→ The task: Reproduce the listing that follows with no differences at all.

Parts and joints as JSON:
-*-

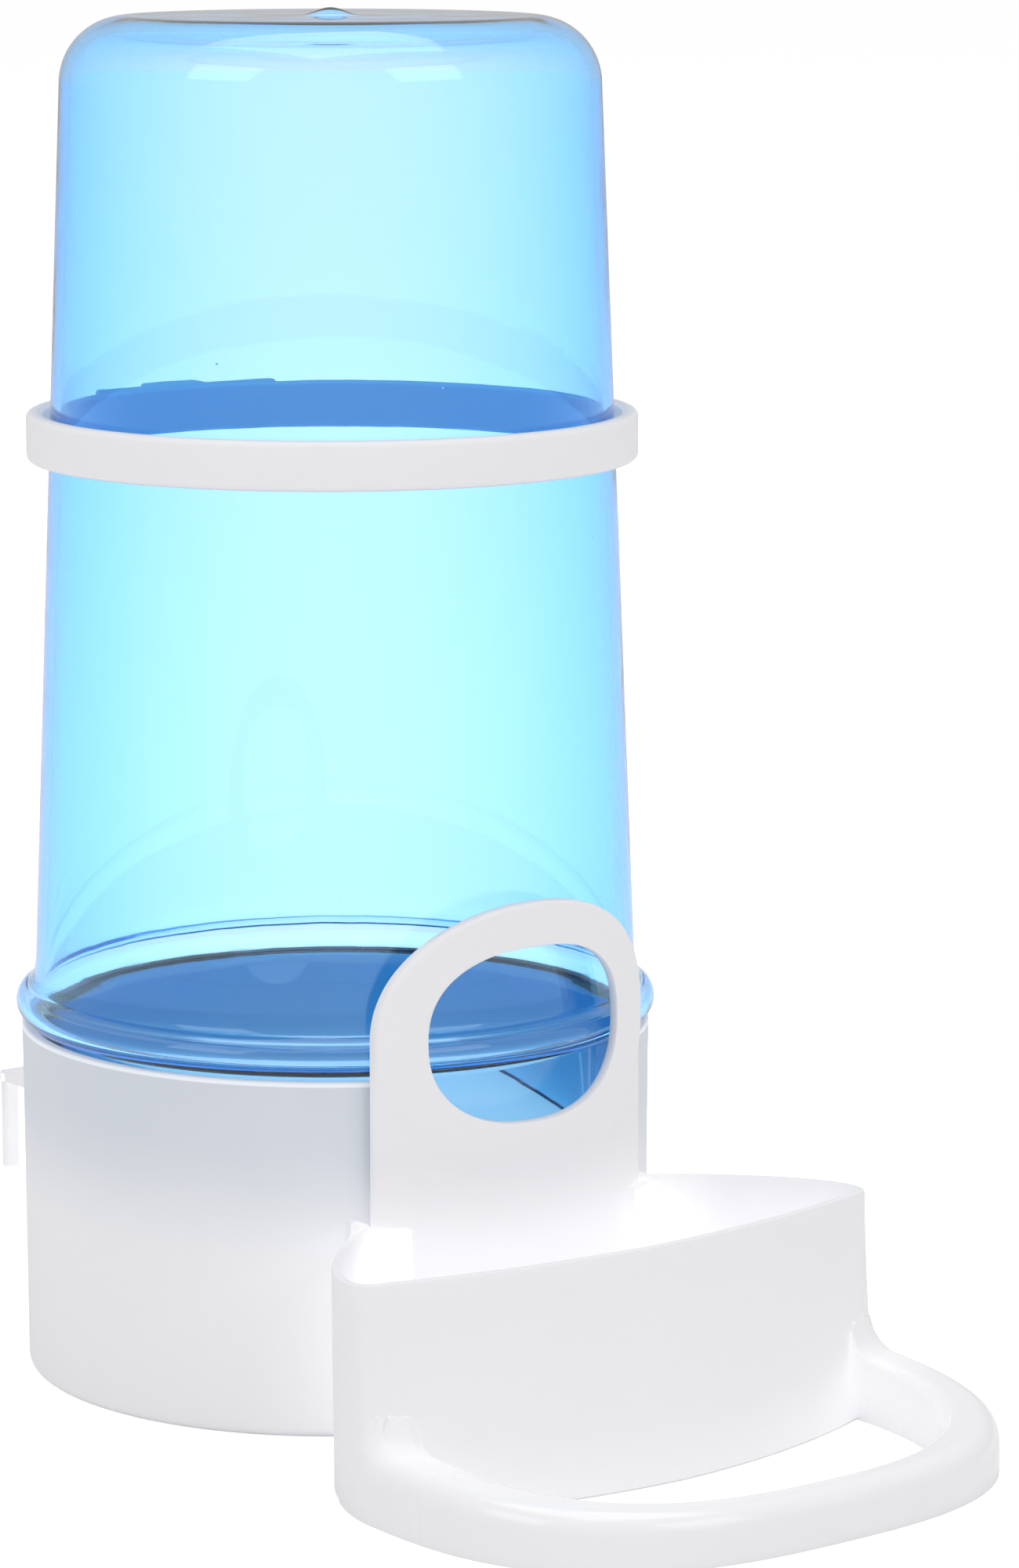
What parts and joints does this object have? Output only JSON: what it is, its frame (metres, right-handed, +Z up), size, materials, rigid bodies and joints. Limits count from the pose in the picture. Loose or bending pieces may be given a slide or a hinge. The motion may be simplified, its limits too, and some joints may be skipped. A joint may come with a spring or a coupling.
{
  "type": "cage gravity drinker",
  "caption": "Gravity drinker for a cage: clear inverted reservoir in a round base with a front trough, a sliding shutter, a D-shaped perch bar and cage hooks.",
  "frame": {"origin": "on the axis of the round drum, on the flat underside that the base stands on", "axes": "+Z up along the reservoir's axis, -Y towards the trough and the perch, +Y towards the cage hooks"},
  "size_m": [0.1018, 0.1813, 0.2151],
  "materials": {
    "white_plastic": "satin, slightly translucent",
    "blue_clear_plastic": "clear gloss"
  },
  "bodies": {
    "base": {"base": "white_plastic"},
    "reservoir": {"reservoir": "blue_clear_plastic"},
    "collar": {"collar": "white_plastic"},
    "shutter": {"shutter": "white_plastic"}
  },
  "joints": [
    {"name": "reservoir_lift", "type": "slide", "parent": "base", "child": "reservoir", "axis": [0, 0, 1], "range_m": [0, 0.06]},
    {"name": "collar_slide", "type": "slide", "parent": "reservoir", "child": "collar", "axis": [0, 0, 1], "range_m": [-0.016, 0.072]},
    {"name": "shutter_slide", "type": "slide", "parent": "base", "child": "shutter", "axis": [0, 0, 1], "range_m": [0, 0.03]}
  ]
}
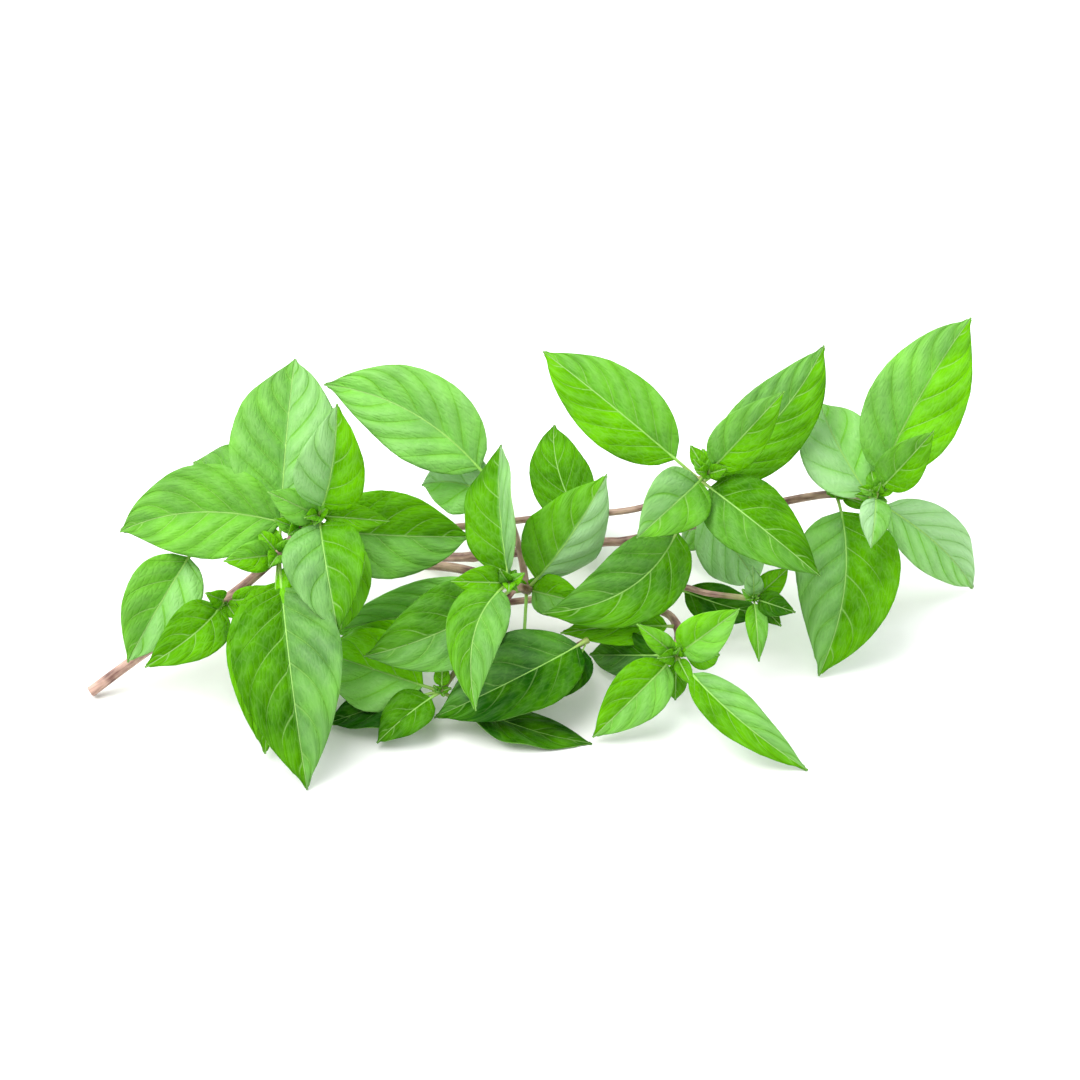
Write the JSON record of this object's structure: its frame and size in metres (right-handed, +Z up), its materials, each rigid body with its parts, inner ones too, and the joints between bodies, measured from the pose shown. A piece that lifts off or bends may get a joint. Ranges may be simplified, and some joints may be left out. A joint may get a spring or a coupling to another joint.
{
  "type": "basil bunch",
  "caption": "Loose bunch of cut basil lying on a surface: leafy stems with opposite pairs of pointed oval green leaves on slender brown stems.",
  "frame": {"origin": "on the surface that the bunch lies on, under the middle of its outline", "axes": "+X along the bunch, from the main cut stem end towards the far tips; -Y is the open front; +Z is up"},
  "size_m": [0.2716, 0.141, 0.0884],
  "materials": {
    "basil_leaf": "satin",
    "basil_stem": "satin"
  },
  "bodies": {
    "root": {"left_sprig": "basil_leaf", "middle_sprig": "basil_leaf", "upper_sprig": "basil_leaf", "right_sprig": "basil_leaf", "low_sprig": "basil_leaf", "front_sprig": "basil_leaf", "ground_sprig": "basil_leaf"}
  },
  "joints": []
}
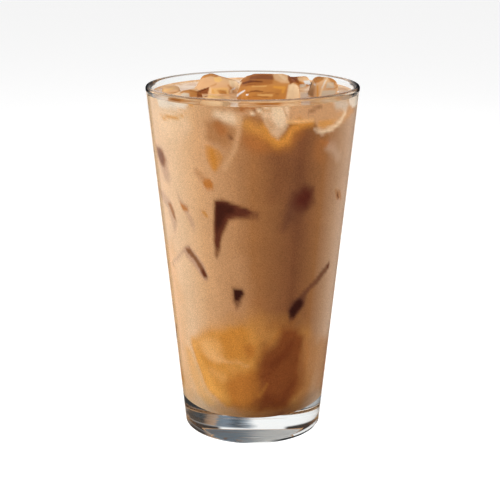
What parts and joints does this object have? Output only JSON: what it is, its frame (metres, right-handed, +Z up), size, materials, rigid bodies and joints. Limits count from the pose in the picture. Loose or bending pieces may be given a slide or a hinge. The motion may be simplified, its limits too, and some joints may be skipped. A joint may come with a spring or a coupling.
{
  "type": "iced latte",
  "caption": "Iced milky coffee in a clear, straight-sided pint glass, filled nearly to the brim, with melting ice standing out of the drink.",
  "frame": {"origin": "middle of the glass's foot, on the surface that it stands on", "axes": "+Z up along the glass's axis; -Y is the side that the front view shows, with the largest block of ice near it"},
  "size_m": [0.0888, 0.0888, 0.1548],
  "materials": {
    "glass": "clear, smooth",
    "latte": "opaque milky coffee with a wet surface",
    "ice": "wet, melting, tinted by the coffee"
  },
  "bodies": {
    "root": {"glass": "glass", "latte": "latte", "ice_centre": "ice", "ice_left": "ice", "ice_front_left": "ice", "ice_front": "ice", "ice_right": "ice", "ice_back_right": "ice", "ice_far_left": "ice", "ice_back_left": "ice"}
  },
  "joints": []
}
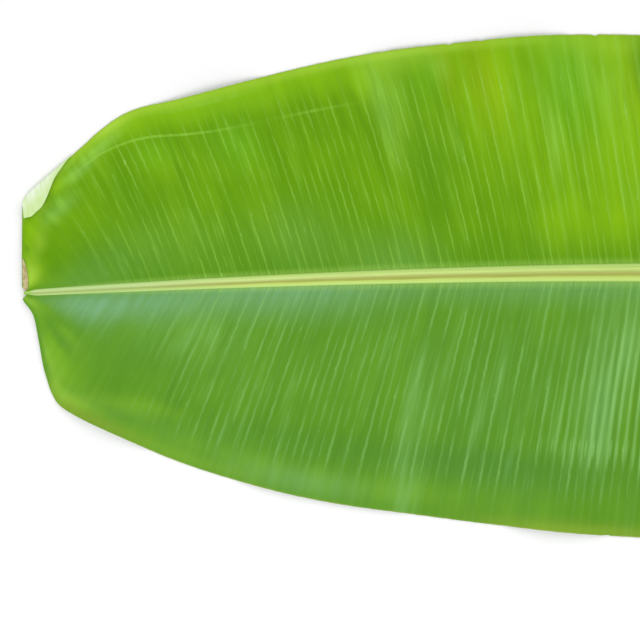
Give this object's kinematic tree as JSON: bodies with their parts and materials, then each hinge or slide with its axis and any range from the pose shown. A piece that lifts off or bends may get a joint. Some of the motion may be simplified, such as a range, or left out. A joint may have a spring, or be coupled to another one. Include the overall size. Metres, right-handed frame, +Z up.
{
  "type": "banana leaf",
  "caption": "Fresh banana leaf with a blunt tip, a grooved midrib and a short cut stalk, lying face up.",
  "frame": {"origin": "on the table under the middle of the leaf's bounding box", "axes": "+Z up from the table, +X along the leaf from the tip to the cut stalk, +Y towards the far half of the blade"},
  "size_m": [1.17, 0.4268, 0.021],
  "materials": {
    "blade": "waxy green leaf skin, satin sheen, paler and matt underneath",
    "midrib": "smooth pale yellow-green rib, satin"
  },
  "bodies": {
    "root": {"banana_leaf": "blade"}
  },
  "joints": []
}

-*-

→ Output of the task:
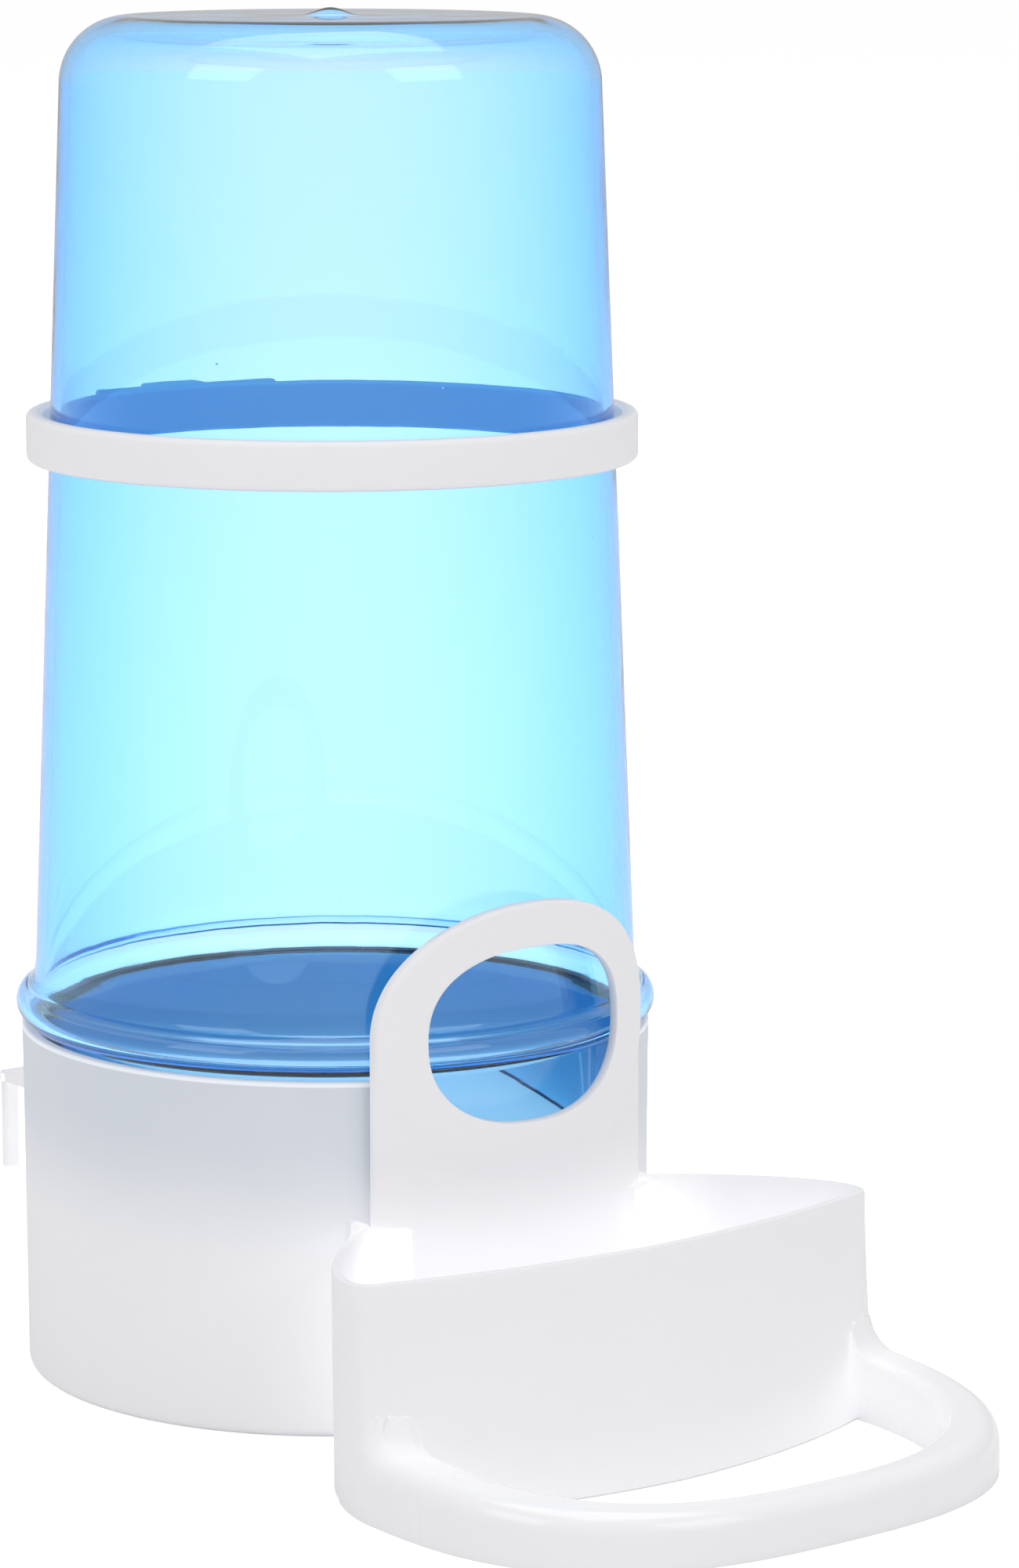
What parts and joints does this object have? Output only JSON: what it is, its frame (metres, right-handed, +Z up), size, materials, rigid bodies and joints. Limits count from the pose in the picture. Loose or bending pieces may be given a slide or a hinge. The motion may be simplified, its limits too, and some joints may be skipped. A joint may come with a spring or a coupling.
{
  "type": "cage gravity drinker",
  "caption": "Gravity drinker for a cage: clear inverted reservoir in a round base with a front trough, a sliding shutter, a D-shaped perch bar and cage hooks.",
  "frame": {"origin": "on the axis of the round drum, on the flat underside that the base stands on", "axes": "+Z up along the reservoir's axis, -Y towards the trough and the perch, +Y towards the cage hooks"},
  "size_m": [0.1018, 0.1813, 0.2151],
  "materials": {
    "white_plastic": "satin, slightly translucent",
    "blue_clear_plastic": "clear gloss"
  },
  "bodies": {
    "base": {"base": "white_plastic"},
    "reservoir": {"reservoir": "blue_clear_plastic"},
    "collar": {"collar": "white_plastic"},
    "shutter": {"shutter": "white_plastic"}
  },
  "joints": [
    {"name": "reservoir_lift", "type": "slide", "parent": "base", "child": "reservoir", "axis": [0, 0, 1], "range_m": [0, 0.06]},
    {"name": "collar_slide", "type": "slide", "parent": "reservoir", "child": "collar", "axis": [0, 0, 1], "range_m": [-0.016, 0.072]},
    {"name": "shutter_slide", "type": "slide", "parent": "base", "child": "shutter", "axis": [0, 0, 1], "range_m": [0, 0.03]}
  ]
}
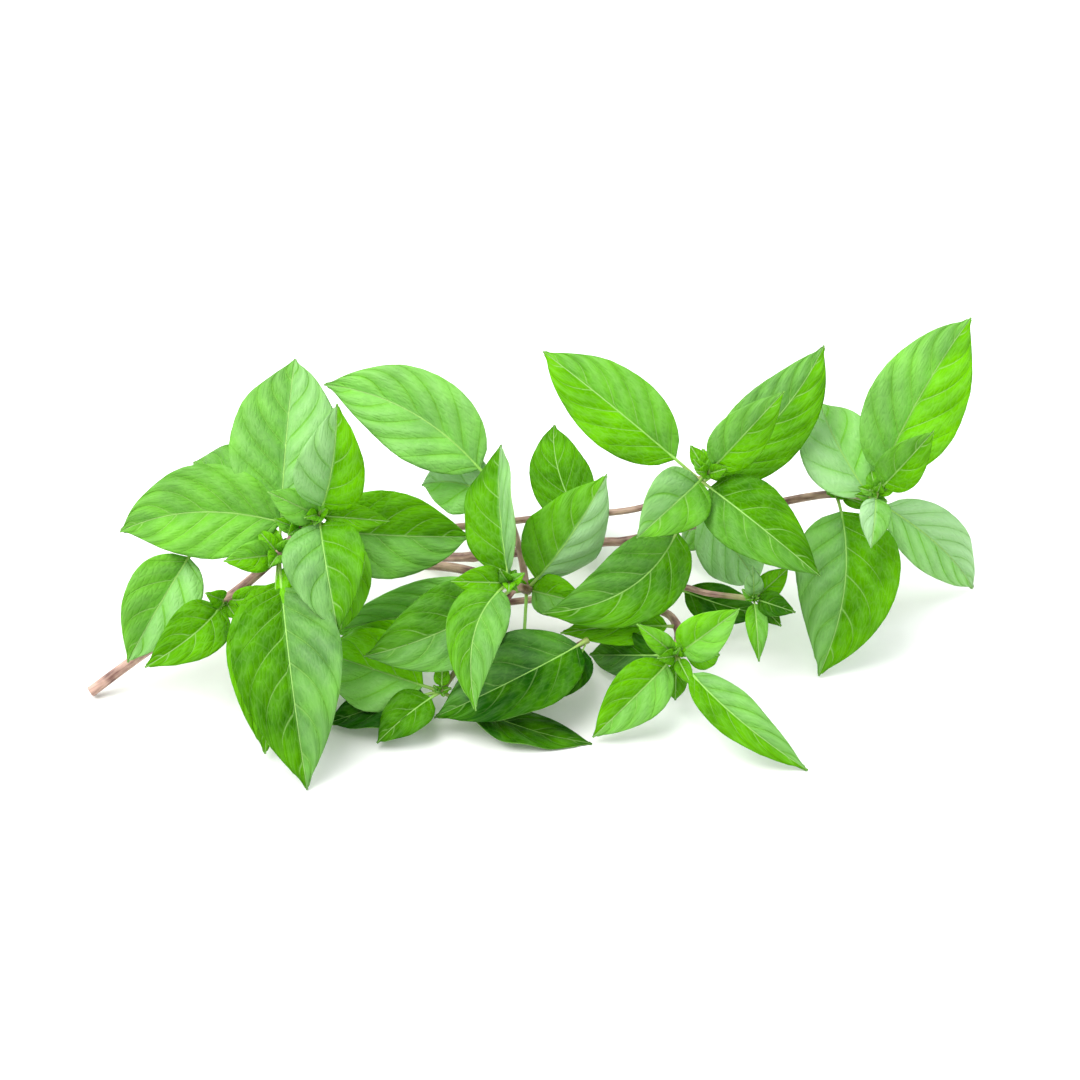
Write the JSON record of this object's structure: its frame and size in metres (right-handed, +Z up), its materials, each rigid body with its parts, inner ones too, and the joints between bodies, measured from the pose shown. A piece that lifts off or bends may get a joint. Ranges may be simplified, and some joints may be left out. A joint may get a spring or a coupling to another joint.
{
  "type": "basil bunch",
  "caption": "Loose bunch of cut basil lying on a surface: leafy stems with opposite pairs of pointed oval green leaves on slender brown stems.",
  "frame": {"origin": "on the surface that the bunch lies on, under the middle of its outline", "axes": "+X along the bunch, from the main cut stem end towards the far tips; -Y is the open front; +Z is up"},
  "size_m": [0.2716, 0.141, 0.0884],
  "materials": {
    "basil_leaf": "satin",
    "basil_stem": "satin"
  },
  "bodies": {
    "root": {"left_sprig": "basil_leaf", "middle_sprig": "basil_leaf", "upper_sprig": "basil_leaf", "right_sprig": "basil_leaf", "low_sprig": "basil_leaf", "front_sprig": "basil_leaf", "ground_sprig": "basil_leaf"}
  },
  "joints": []
}
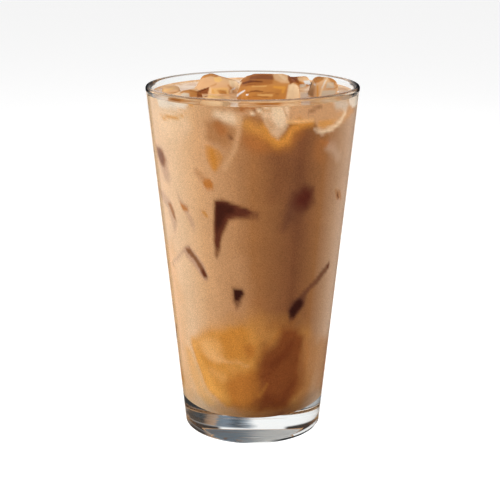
What parts and joints does this object have? Output only JSON: what it is, its frame (metres, right-handed, +Z up), size, materials, rigid bodies and joints. Limits count from the pose in the picture. Loose or bending pieces may be given a slide or a hinge. The motion may be simplified, its limits too, and some joints may be skipped. A joint may come with a spring or a coupling.
{
  "type": "iced latte",
  "caption": "Iced milky coffee in a clear, straight-sided pint glass, filled nearly to the brim, with melting ice standing out of the drink.",
  "frame": {"origin": "middle of the glass's foot, on the surface that it stands on", "axes": "+Z up along the glass's axis; -Y is the side that the front view shows, with the largest block of ice near it"},
  "size_m": [0.0888, 0.0888, 0.1548],
  "materials": {
    "glass": "clear, smooth",
    "latte": "opaque milky coffee with a wet surface",
    "ice": "wet, melting, tinted by the coffee"
  },
  "bodies": {
    "root": {"glass": "glass", "latte": "latte", "ice_centre": "ice", "ice_left": "ice", "ice_front_left": "ice", "ice_front": "ice", "ice_right": "ice", "ice_back_right": "ice", "ice_far_left": "ice", "ice_back_left": "ice"}
  },
  "joints": []
}
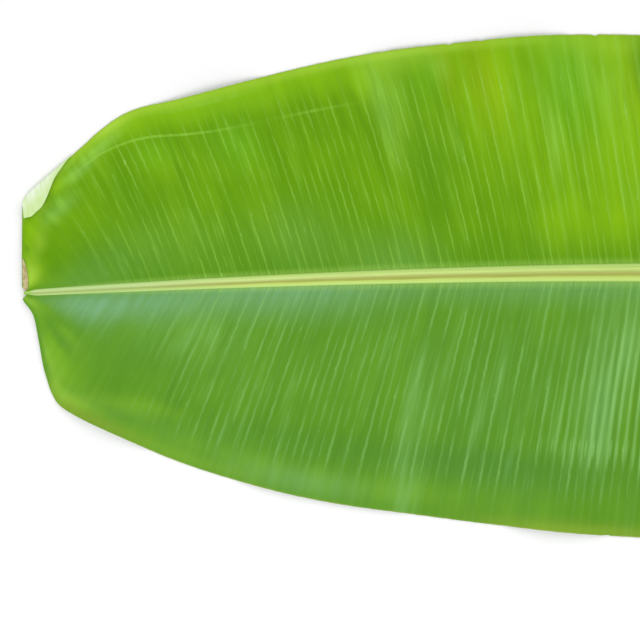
Give this object's kinematic tree as JSON: bodies with their parts and materials, then each hinge or slide with its axis and any range from the pose shown. A piece that lifts off or bends may get a joint. Some of the motion may be simplified, such as a range, or left out. A joint may have a spring, or be coupled to another one. Include the overall size. Metres, right-handed frame, +Z up.
{
  "type": "banana leaf",
  "caption": "Fresh banana leaf with a blunt tip, a grooved midrib and a short cut stalk, lying face up.",
  "frame": {"origin": "on the table under the middle of the leaf's bounding box", "axes": "+Z up from the table, +X along the leaf from the tip to the cut stalk, +Y towards the far half of the blade"},
  "size_m": [1.17, 0.4268, 0.021],
  "materials": {
    "blade": "waxy green leaf skin, satin sheen, paler and matt underneath",
    "midrib": "smooth pale yellow-green rib, satin"
  },
  "bodies": {
    "root": {"banana_leaf": "blade"}
  },
  "joints": []
}